While we cook, we discuss an artifact that peaked in the 90s--not Dave Matthews this time, but ultimate frisbee.  We’re told that because frisbee(tm) is a trademarked product, at some point they had to just call it Ultimate, or in some (hopefully rare) cases “Ultimate Disc”.  Which sounds to us like a special attack Voltron shoots, but what do we know...

FEAR THE ULTIMATE DISC


“Remember how every time we tried to sweeten a dessert with dates it turned out horrible and made Brian cry?”--Jim, losing his Trusted Middleman status.

“Do we have any vegetable boullion?”

“Yes--I put it under there to remind us of our glorious past”--Alex, still sous’ing his heart out.

We test the stew--Deb insists it’s good, but her face says otherwise.  We team up to doctor it--maybe adding some collard greens and spices will help.

We note with dismay that the tortilla dough needs to chill for an hour.
 
The soup is arguably ready; it’s too hot for some of us, just right for...no, wait, the spicy afterburn bollixes everyone.  It’s not exactly the most attractive food we’ve ever cooked...honestly, it’s not the most attractive thing I’ve ever scraped out of the inside of a cooking pot after a long night as a dishwasher...but it’s not that different from other vegetarian stews we’ve made.  Considering all the trouble with the cookbook, maybe that counts as a win?

So....much....BROWN.... 


Deb is newly dubious about the vegetables in the bbq tofu recipe...we take a closer look at the recipe and see that it calls for sauteeing it and some vegetables, then baking the darn thing, and THEN letting it all sit for a while.

The collard greens, at least, are pretty straightforward--we sautee them up until they’re tender and we’re done.  They’re boiling in no time...which means we face the task of deciding what constitutes “tender”.

The granny smith apples, which were on a tree in western Mass yesterday, are delicious, we’re happy to note.  It’s tempting to just eat them while we slice them instead of cutting them into the right size for the apple enchiladas.  Mmm apples.  (It’s 8:06 and I’m starting to get peckish).

We’re experimenting to see if a raw potato can take out some of the hot heat kick in the stew.  Science!

Jim notes that our cookbook tonight, “The Dirty South Cookbook”, also includes ‘white bean bruscetta’ and crepes!  He is struggling to find the recipe for the apples, and the sheer amount of butter--1/2 cup--causes even him to shake his head and say “worst cookbook ever”.  Deb insists that it’s fine, it just requires a little improvisation!  Jim counters by pointing out the syrup the next part of the recipe calls for, without any explanation for where the syrup came from...but it’s okay, REALLY it is, we’re flexible.
 
Alex is about to put the tofu in the oven...while the recipe calls for it to be swimming in sauce, the strength of the sauce we’ve made causes Deb to feel we should be less about “swimming” and more about “wading”.  Maybe just “splashing”.  Tricky.

8:24 and we’re still plugging away; we’re flouring and trying to roll out the tortillas, but just MAYBE they haven’t chilled enough...or maybe we didn’t knead it enough...or maybe it just needs more water.  We forge ahead!

We’re nervous about the vinegar in the bbq sauce, but hopeful that as it bakes with the tofu it’ll lose a little of its bite.

And now we have a Very Special Moment...let’s put it this way.

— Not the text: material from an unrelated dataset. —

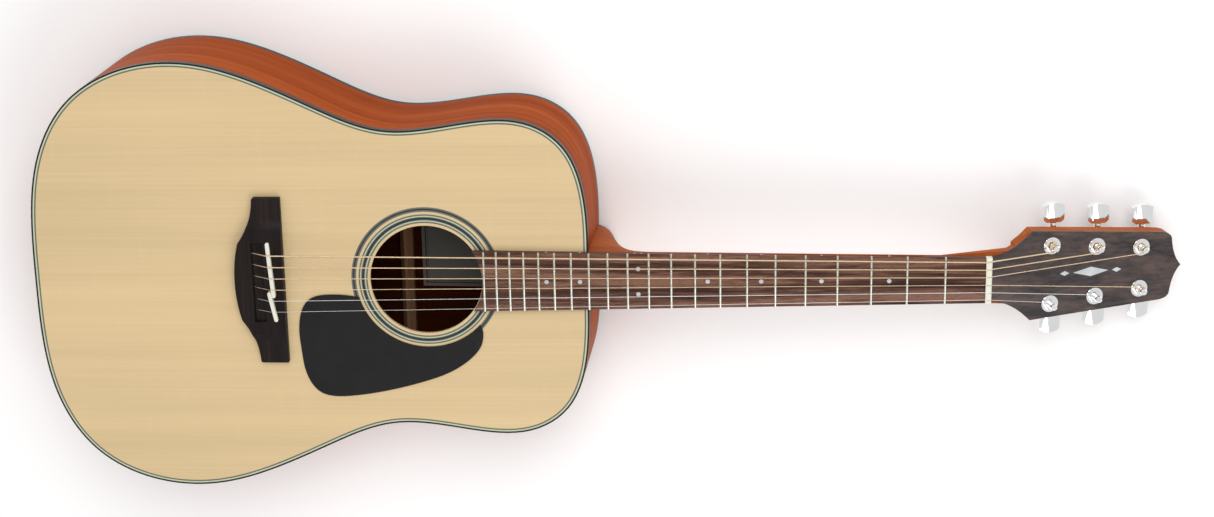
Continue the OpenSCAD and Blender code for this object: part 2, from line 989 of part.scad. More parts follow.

When there’s a pot on the stove with vegetables inside, it’s logical to think that it’s not just the top part of a double boiler, so of COURSE it’s safe to pour another two cups of broth in.  And YET.  And yet, my friends.  The left side of the stove is now Lake Okeechobee.




Our Final Result



Grades

Turnip Stew
Deb...F after my 5 tbs of hot sauce, C before that.  But maybe D if it tastes good tomorrow
Alex...echoes Deb . It needed some love and improvisation.
Jim...F.  not a huge fan of turnips.
Brian...For the amount of time and effort this recipe took, this would have needed to cure my sciatica and put money in my bank account to get an A.  It. Did. Not.  F

Collard Greens
Deb--would make them again, which means A-...as a base for sauce they're great.
Jim--B, in part because of how well they worked with BBQ sauce.  On their own they were a bit bland.
Alex--C+ The boiling sorta makes sense for collard...however, the other vegetables didn't work.
Brian--B-.  They tasted like greens.  Meh.

BBQ tofu
deb--A or A-...thought the sauce worked really well and they were perfectly crispy.
Alex--B...don't like BBQ sauce very much!  Was okay.  Tough to get texture right... Inside tasted like BBQ sauce.  Nice texture.
Jim--B, texture was good, better than expected
Brian--Maybe I was unlucky in my selection of which tofu cubes I got, but I’ve never had to hack tofu with a knife before.  B-

Apple Enchiladas
Deb...A or A+, definitely want to make them right away again
Alex--we learned a lot about tortillas as we went.  The tactic is something I'd never think of. A.  A lot of room to explore there too.  Enchilada to work with leads to lots of potential.  Nobody makes Pie Sauce...
Jim..,A, it was surprisingly delicious, and the tortilla wasn't overly-crisped and blended with the filling very well.

Brian...A.  I <3 granny smith apples.

Sunday, September 23, 2012

Brian's Night: Preparing for the FOOD TRUCK WAR

Welcome, fellow food eaters,

Blogger at work
Deb here, live blogging one of Brian's chef nights. Bri is celebrating the impending Food Truck War between Boston and New York by doing an anticipatory taste testing of one of the New York contestant's menus.  Tonight's menu was inspired entirely by Nuchas, which is a food truck all about empanadas, a current fave in our cooking club. But to mix it up a little, Brian's idea is to make the fillings of three of the empanadas and put them inside little personal pies instead.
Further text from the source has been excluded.